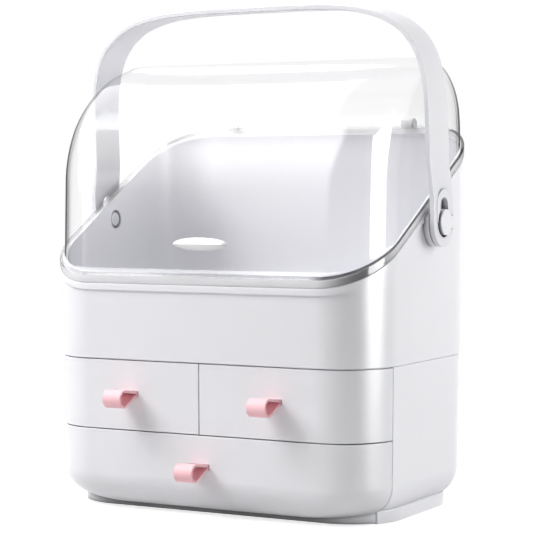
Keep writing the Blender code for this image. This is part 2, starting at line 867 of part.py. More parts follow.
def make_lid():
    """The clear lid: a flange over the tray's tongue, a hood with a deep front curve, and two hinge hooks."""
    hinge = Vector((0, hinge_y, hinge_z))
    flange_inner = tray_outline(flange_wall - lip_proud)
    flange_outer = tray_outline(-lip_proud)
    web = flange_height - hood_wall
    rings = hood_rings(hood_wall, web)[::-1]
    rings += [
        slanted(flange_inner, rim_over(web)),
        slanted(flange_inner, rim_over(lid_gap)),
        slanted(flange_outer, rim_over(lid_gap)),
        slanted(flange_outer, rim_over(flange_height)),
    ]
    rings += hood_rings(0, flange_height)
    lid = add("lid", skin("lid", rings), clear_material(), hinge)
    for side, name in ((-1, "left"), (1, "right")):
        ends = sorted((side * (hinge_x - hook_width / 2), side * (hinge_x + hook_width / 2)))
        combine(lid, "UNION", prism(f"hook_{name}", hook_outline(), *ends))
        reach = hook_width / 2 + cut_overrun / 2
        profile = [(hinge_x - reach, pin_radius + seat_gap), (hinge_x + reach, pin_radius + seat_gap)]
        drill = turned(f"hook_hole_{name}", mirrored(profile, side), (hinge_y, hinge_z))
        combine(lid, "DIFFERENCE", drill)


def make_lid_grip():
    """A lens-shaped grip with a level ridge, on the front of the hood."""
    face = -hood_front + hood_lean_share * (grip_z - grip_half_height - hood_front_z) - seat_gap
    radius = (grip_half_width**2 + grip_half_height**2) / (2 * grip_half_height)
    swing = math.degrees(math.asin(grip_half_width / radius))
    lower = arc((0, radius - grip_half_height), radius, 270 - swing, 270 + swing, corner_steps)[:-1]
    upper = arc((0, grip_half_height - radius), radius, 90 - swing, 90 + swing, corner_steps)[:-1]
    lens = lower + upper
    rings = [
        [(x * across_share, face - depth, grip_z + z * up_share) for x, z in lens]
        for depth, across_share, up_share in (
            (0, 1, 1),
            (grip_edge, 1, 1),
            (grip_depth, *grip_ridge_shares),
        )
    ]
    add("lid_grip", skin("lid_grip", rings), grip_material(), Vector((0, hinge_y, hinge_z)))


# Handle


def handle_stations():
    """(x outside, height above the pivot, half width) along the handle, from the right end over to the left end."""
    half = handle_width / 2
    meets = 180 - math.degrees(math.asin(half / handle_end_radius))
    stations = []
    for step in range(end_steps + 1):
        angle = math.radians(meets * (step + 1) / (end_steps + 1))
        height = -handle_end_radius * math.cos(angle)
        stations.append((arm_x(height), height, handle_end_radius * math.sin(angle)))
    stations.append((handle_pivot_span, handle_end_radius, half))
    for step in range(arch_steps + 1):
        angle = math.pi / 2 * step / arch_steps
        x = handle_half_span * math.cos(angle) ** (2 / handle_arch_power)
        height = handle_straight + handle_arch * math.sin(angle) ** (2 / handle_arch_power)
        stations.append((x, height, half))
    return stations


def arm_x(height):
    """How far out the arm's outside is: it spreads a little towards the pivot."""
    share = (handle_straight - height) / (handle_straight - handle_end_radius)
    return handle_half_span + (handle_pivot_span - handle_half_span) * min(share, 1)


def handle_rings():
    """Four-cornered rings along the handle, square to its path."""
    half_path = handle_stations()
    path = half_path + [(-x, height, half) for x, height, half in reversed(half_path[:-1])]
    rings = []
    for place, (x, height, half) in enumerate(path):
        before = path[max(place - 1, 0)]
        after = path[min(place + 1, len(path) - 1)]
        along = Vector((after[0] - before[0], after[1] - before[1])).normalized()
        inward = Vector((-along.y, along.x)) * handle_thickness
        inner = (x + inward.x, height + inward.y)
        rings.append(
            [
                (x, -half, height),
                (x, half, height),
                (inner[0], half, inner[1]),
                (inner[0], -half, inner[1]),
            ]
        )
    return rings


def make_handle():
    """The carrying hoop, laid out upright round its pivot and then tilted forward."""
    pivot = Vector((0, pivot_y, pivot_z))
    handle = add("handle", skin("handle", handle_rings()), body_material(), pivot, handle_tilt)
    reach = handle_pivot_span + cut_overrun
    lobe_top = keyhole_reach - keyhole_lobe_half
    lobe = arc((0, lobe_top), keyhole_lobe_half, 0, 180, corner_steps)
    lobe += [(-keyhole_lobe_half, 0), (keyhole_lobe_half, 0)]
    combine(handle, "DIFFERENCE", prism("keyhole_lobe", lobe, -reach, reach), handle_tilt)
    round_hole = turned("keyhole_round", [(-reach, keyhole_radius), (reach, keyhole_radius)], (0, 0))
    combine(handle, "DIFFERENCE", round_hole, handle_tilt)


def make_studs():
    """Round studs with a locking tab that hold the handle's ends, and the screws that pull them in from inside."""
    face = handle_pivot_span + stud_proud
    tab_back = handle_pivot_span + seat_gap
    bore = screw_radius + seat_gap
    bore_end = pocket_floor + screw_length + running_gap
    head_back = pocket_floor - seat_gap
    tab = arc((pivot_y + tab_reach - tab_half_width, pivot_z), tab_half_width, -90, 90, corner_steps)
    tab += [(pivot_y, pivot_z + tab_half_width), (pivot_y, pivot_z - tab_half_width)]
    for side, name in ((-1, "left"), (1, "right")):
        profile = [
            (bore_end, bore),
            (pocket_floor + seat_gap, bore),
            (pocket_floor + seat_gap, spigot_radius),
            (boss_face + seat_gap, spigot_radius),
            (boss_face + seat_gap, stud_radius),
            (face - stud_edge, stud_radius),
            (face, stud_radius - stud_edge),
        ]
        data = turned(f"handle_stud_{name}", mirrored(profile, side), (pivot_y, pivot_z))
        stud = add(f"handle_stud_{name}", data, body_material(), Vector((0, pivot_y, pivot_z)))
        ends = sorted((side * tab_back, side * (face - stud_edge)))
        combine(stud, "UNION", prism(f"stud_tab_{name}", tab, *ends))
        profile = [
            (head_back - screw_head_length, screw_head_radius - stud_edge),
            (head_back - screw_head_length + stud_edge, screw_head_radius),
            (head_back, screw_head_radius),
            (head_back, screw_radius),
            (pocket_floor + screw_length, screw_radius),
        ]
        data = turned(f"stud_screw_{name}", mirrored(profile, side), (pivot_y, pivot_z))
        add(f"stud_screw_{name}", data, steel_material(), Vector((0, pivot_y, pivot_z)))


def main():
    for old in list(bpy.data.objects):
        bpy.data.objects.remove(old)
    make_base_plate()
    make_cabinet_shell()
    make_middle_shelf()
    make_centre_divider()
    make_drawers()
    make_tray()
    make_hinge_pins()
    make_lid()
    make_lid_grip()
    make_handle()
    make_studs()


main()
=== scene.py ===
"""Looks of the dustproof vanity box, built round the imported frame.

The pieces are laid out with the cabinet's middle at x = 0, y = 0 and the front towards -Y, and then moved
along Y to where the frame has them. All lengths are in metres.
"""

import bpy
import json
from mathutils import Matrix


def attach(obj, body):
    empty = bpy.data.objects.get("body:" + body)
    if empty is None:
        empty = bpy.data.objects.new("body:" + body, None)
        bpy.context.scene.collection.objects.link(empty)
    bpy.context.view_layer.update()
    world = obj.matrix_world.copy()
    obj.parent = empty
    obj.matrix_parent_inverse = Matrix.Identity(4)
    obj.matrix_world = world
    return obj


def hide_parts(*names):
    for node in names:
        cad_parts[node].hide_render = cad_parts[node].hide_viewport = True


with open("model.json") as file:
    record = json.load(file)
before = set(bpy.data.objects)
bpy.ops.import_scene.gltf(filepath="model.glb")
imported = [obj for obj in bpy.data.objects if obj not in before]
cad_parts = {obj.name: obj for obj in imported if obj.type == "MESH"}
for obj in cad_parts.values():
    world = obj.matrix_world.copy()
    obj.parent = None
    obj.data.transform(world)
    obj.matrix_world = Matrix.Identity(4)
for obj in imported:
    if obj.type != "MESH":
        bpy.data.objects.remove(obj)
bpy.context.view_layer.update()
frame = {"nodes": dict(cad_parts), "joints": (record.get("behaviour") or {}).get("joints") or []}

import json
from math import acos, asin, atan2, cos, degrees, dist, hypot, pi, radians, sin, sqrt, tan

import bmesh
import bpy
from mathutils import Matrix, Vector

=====

* [What to produce] Write out each line exactly as it appears, from the line with "make_cabinet_shell()" up to and including the line with "bpy.context.scene.collection.objects.link(empty)".

* [Final result]
    make_cabinet_shell()
    make_middle_shelf()
    make_centre_divider()
    make_drawers()
    make_tray()
    make_hinge_pins()
    make_lid()
    make_lid_grip()
    make_handle()
    make_studs()


main()
=== scene.py ===
"""Looks of the dustproof vanity box, built round the imported frame.

The pieces are laid out with the cabinet's middle at x = 0, y = 0 and the front towards -Y, and then moved
along Y to where the frame has them. All lengths are in metres.
"""

import bpy
import json
from mathutils import Matrix


def attach(obj, body):
    empty = bpy.data.objects.get("body:" + body)
    if empty is None:
        empty = bpy.data.objects.new("body:" + body, None)
        bpy.context.scene.collection.objects.link(empty)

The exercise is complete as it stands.